* TO DO: What is needed is an exact copy of the lines from the one containing "# Drive slot straight across the back" to the one containing "if empty is", both lines included, and no other lines.

* GIVEN INFORMATION:
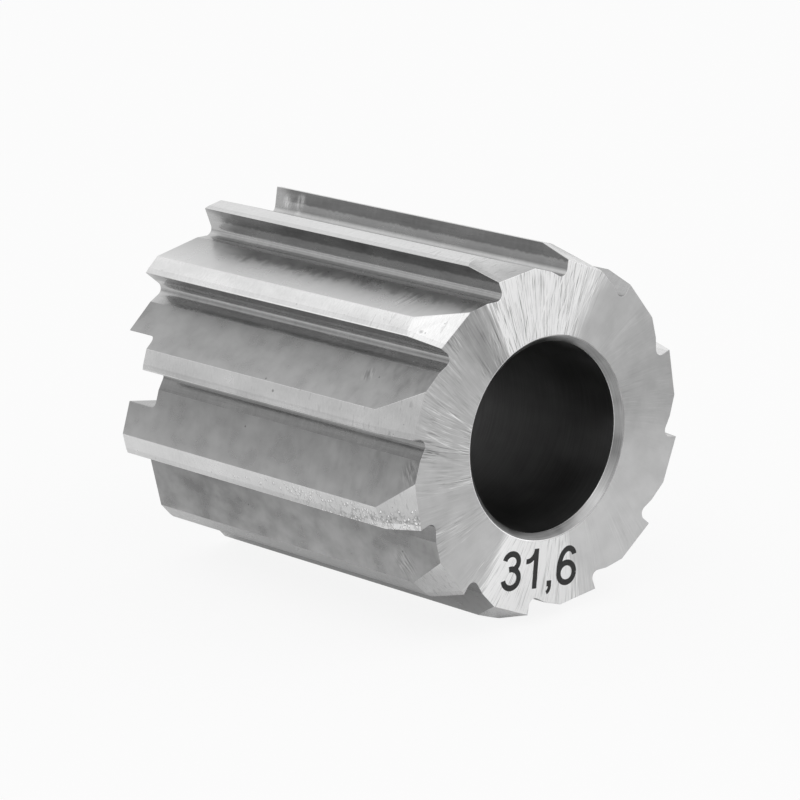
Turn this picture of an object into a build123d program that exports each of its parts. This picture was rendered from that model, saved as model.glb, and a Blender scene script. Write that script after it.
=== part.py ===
from build123d import *
import os
from math import atan2, cos, degrees, hypot, pi, radians, sin, tan

# A shell reamer head of hardened steel for the inside of a frame tube, made as one piece.
# It is a fluted cylinder with a through bore, a flat front face and a drive slot across the back.
# The model lies on two of its teeth, as the head comes to rest on a bench: the axis runs along Y,
# the front face looks towards -Y, and the origin is on the bench under the middle of the head.

# Body
cutting_diameter = 31.6
cutter_length = 38.0
bore_diameter = 16.0
bore_chamfer = 0.6

# Teeth: each has a narrow round margin at its cutting edge, then a flat relieved land
tooth_count = 12
land_width = 1.85
margin_width = 0.5
relief_angle = 6.0

# Flutes: a radial rake face, a narrow floor that rises to a crease, and a flat back up to the heel
flute_depth = 2.6
floor_width = 1.85
floor_angle = 20.0
root_radius = 0.6

# Lead: a flat facet on the front of each tooth, which starts the cut
lead_length = 3.3
lead_angle = 16.0
lead_relief = 12.5

# Drive slot across the back face, turned a little from the line of two opposite teeth
slot_width = 6.2
slot_depth = 3.6
slot_corner = 0.5
slot_turn = -0.9

cutting_radius = cutting_diameter / 2
bore_radius = bore_diameter / 2
pitch_angle = 360 / tooth_count

# The land in section: where the margin ends and where the relieved flat reaches its heel.
# Angles are clockwise from the cutting edge, as seen from the front.
margin_angle = degrees(margin_width / cutting_radius)
relief_length = land_width - margin_width
heel_along = relief_length * cos(radians(relief_angle))
heel_drop = relief_length * sin(radians(relief_angle))
heel_radius = hypot(heel_along, cutting_radius - heel_drop)
heel_angle = margin_angle + degrees(atan2(heel_along, cutting_radius - heel_drop))

# At rest one tooth stands on its cutting edge and the next on its heel, at the same height.
# rest_turn is how far the top tooth then leans clockwise, seen from the front.
foot_angle = radians(pitch_angle - heel_angle)
heel_foot = atan2(heel_radius - cutting_radius * cos(foot_angle), cutting_radius * sin(foot_angle))
rest_turn = degrees(foot_angle - heel_foot)
axis_height = cutting_radius * cos(radians(rest_turn))

front = Plane(origin=(0, -cutter_length / 2, axis_height), x_dir=(1, 0, 0), z_dir=(0, -1, 0))
back = front.offset(-cutter_length)


def around(radius, angle):
    """Sketch point at an angle clockwise from the sketch's upward axis."""
    return (radius * sin(radians(angle)), radius * cos(radians(angle)))


# One flute in section, ahead of a tooth whose cutting edge is straight up
edge = around(cutting_radius, 0)
root = around(cutting_radius - flute_depth, 0)
crease = (
    root[0] - floor_width * cos(radians(floor_angle)),
    root[1] + floor_width * sin(radians(floor_angle)),
)
heel = around(heel_radius, heel_angle - pitch_angle)
margin_end = around(cutting_radius, margin_angle - pitch_angle)
outside = cutting_radius * 1.2
with BuildSketch() as flute:
    with BuildLine():
        Polyline(
            edge,
            root,
            crease,
            heel,
            margin_end,
            around(outside, margin_angle - pitch_angle),
            around(outside, 0),
            close=True,
        )
    make_face()
    root_corner = flute.vertices().sort_by_distance((root[0], root[1], 0))[0]
    fillet(root_corner, radius=root_radius)

with BuildPart() as reamer_head:
    # Fluted bar with its bore
    with BuildSketch(front):
        Circle(cutting_radius)
        Circle(bore_radius, mode=Mode.SUBTRACT)
        with PolarLocations(0, tooth_count, start_angle=-rest_turn):
            add(flute.sketch, mode=Mode.SUBTRACT)
    extrude(amount=-cutter_length)

    # Chamfers at both mouths of the bore
    mouths = edges().filter_by(GeomType.CIRCLE).filter_by(lambda e: abs(e.radius - bore_radius) < 0.001)
    chamfer(mouths, length=bore_chamfer)

    # Lead facet on each tooth, through the front end of its cutting edge
    lead_radius = cutting_radius - lead_length * tan(radians(lead_angle))
    facet_reach = 2 * pi * cutting_radius / tooth_count
    for index in range(tooth_count):
        turn = radians(rest_turn + index * pitch_angle)
        radial = front.x_dir * sin(turn) + front.y_dir * cos(turn)
        sideways = front.x_dir * cos(turn) - front.y_dir * sin(turn)
        facet = Plane(
            origin=front.origin + radial * lead_radius,
            x_dir=sideways,
            z_dir=radial + sideways * tan(radians(lead_relief)) + front.z_dir * tan(radians(lead_angle)),
        )
        with BuildSketch(facet):
            Rectangle(2 * facet_reach, 2 * facet_reach)
        extrude(amount=facet_reach, mode=Mode.SUBTRACT)

    # Drive slot straight across the back
    slot_lean = radians(rest_turn + slot_turn)
    slot_line = back.x_dir * cos(slot_lean) - back.y_dir * sin(slot_lean)
    slot_section = Plane(origin=back.origin, x_dir=back.z_dir, z_dir=slot_line)
    with BuildSketch(slot_section) as slot:
        Rectangle(2 * slot_depth, slot_width)
        fillet(slot.vertices(), radius=slot_corner)
    extrude(amount=cutting_radius, both=True, mode=Mode.SUBTRACT)

reamer_head.part.label = "reamer_head"

os.makedirs("parts", exist_ok=True)
export_step(reamer_head.part, "parts/reamer_head.step")
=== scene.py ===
"""The looks of a seat tube reamer head: ground and milled steel on a white table."""
import math

import bmesh
import bpy
from mathutils import Matrix, Vector


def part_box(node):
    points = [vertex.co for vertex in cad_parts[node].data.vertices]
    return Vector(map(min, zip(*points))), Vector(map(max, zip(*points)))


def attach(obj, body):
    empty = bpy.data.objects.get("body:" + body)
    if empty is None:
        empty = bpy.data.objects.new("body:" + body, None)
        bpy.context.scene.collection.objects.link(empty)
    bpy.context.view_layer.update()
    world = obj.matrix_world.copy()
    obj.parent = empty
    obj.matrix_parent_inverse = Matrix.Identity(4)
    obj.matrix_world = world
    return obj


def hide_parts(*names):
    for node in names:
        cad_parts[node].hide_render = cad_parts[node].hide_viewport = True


MM = 0.001

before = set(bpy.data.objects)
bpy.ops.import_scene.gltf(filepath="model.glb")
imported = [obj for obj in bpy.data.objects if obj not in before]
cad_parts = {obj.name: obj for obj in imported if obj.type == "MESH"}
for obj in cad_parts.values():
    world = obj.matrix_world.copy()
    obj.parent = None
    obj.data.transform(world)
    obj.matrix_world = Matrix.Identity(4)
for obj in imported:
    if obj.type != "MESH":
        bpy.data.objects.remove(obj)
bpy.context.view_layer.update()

# The head's axis runs along Y at this height, and its front face looks towards -Y
head_low, head_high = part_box("reamer_head")
AXIS_HEIGHT = (head_low.z + head_high.z) / 2
FACE_Y = head_low.y
HEAD_MIDDLE = Vector((0, 0, AXIS_HEIGHT))

# Clock angles run clockwise from the top, seen from the front, and past angles from a tooth's cutting edge
TOOTH_COUNT = 12
PITCH = 2 * math.pi / TOOTH_COUNT
CUTTING_RADIUS = 15.8 * MM
BORE_CHAMFER_RADIUS = 8.6 * MM
REST_TURN = math.radians(12.38)
MARGIN_ANGLE = 1.81
HEEL_ANGLE = 6.71
CREASE_ANGLE = 22.84
ROOT_ANGLE = 27.0
RAKE_ANGLE = 29.3
SLOT_FLOOR = 15.4 * MM
SLOT_HALF_WIDTH = 3.1 * MM
SLOT_LEAN = REST_TURN + math.radians(-0.9)

# The rake faces are ground down to this radius, in mm, and stay as milled below it
GROUND_RAKE_RADIUS = 14.7

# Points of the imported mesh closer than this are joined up, and so are faces that meet flatter than this
SAME_POINT = 0.001 * MM
SAME_FACE = math.radians(0.3)

# The least that each kind of face points, as a cosine: along the axis for ends, chamfers and leads,
# inwards for the bore and anticlockwise for rakes
END_FACING = 0.97
CHAMFER_FACING = 0.4
LEAD_FACING = 0.1
BORE_FACING = 0.9
RAKE_FACING = 0.8

# How far out the bore's chamfers reach, how far the slot reaches from its middle and where the lands start,
# each with some leeway
CHAMFER_REACH = 1.03 * BORE_CHAMFER_RADIUS
SLOT_REACH = 1.01 * SLOT_HALF_WIDTH
LAND_START = 0.985 * CUTTING_RADIUS

# Edges sharper than EDGE_LIMIT degrees are broken by a stone. Flatter ones, down to CREASE_LIMIT, stay crisp.
# A broken edge takes the finish of the faces beside it, which is asked for with the index -1. Only the edges
# of the bore's chamfers have a finish of their own, a painted glint, and they are broken a little more
EDGE_BREAK = 0.05 * MM
RIM_BREAK = 0.055 * MM
EDGE_LIMIT = 25
CREASE_LIMIT = 10
NEIGHBOURS_FINISH = -1

# The camera stands to the front left of the head and looks a little down
CAMERA_AZIMUTH = math.radians(-39.785)
CAMERA_ELEVATION = math.radians(15.668)
CAMERA_ROLL = math.radians(3.35)
CAMERA_DISTANCE = 348.27 * MM
CAMERA_AIM = Vector((-8.53, -10.54, 19.15)) * MM
CAMERA_LENS = 190.69
CAMERA_SENSOR = 36

# Seeds of the noise, and the range that its values mostly lie in
FACE_SEED = 3.1
LAND_SEED = 7.4
BACK_SEED = 11.9
FLUTE_SEED = 5.2
BORE_SEED = 9.6
NOISE_LOW = 0.3
NOISE_HIGH = 0.7

# The palest that a finish gets, and the tone that the lands and lead facets start from
PALEST = 0.97
LAND_TONE = 0.8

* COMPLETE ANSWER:
    # Drive slot straight across the back
    slot_lean = radians(rest_turn + slot_turn)
    slot_line = back.x_dir * cos(slot_lean) - back.y_dir * sin(slot_lean)
    slot_section = Plane(origin=back.origin, x_dir=back.z_dir, z_dir=slot_line)
    with BuildSketch(slot_section) as slot:
        Rectangle(2 * slot_depth, slot_width)
        fillet(slot.vertices(), radius=slot_corner)
    extrude(amount=cutting_radius, both=True, mode=Mode.SUBTRACT)

reamer_head.part.label = "reamer_head"

os.makedirs("parts", exist_ok=True)
export_step(reamer_head.part, "parts/reamer_head.step")
=== scene.py ===
"""The looks of a seat tube reamer head: ground and milled steel on a white table."""
import math

import bmesh
import bpy
from mathutils import Matrix, Vector


def part_box(node):
    points = [vertex.co for vertex in cad_parts[node].data.vertices]
    return Vector(map(min, zip(*points))), Vector(map(max, zip(*points)))


def attach(obj, body):
    empty = bpy.data.objects.get("body:" + body)
    if empty is None:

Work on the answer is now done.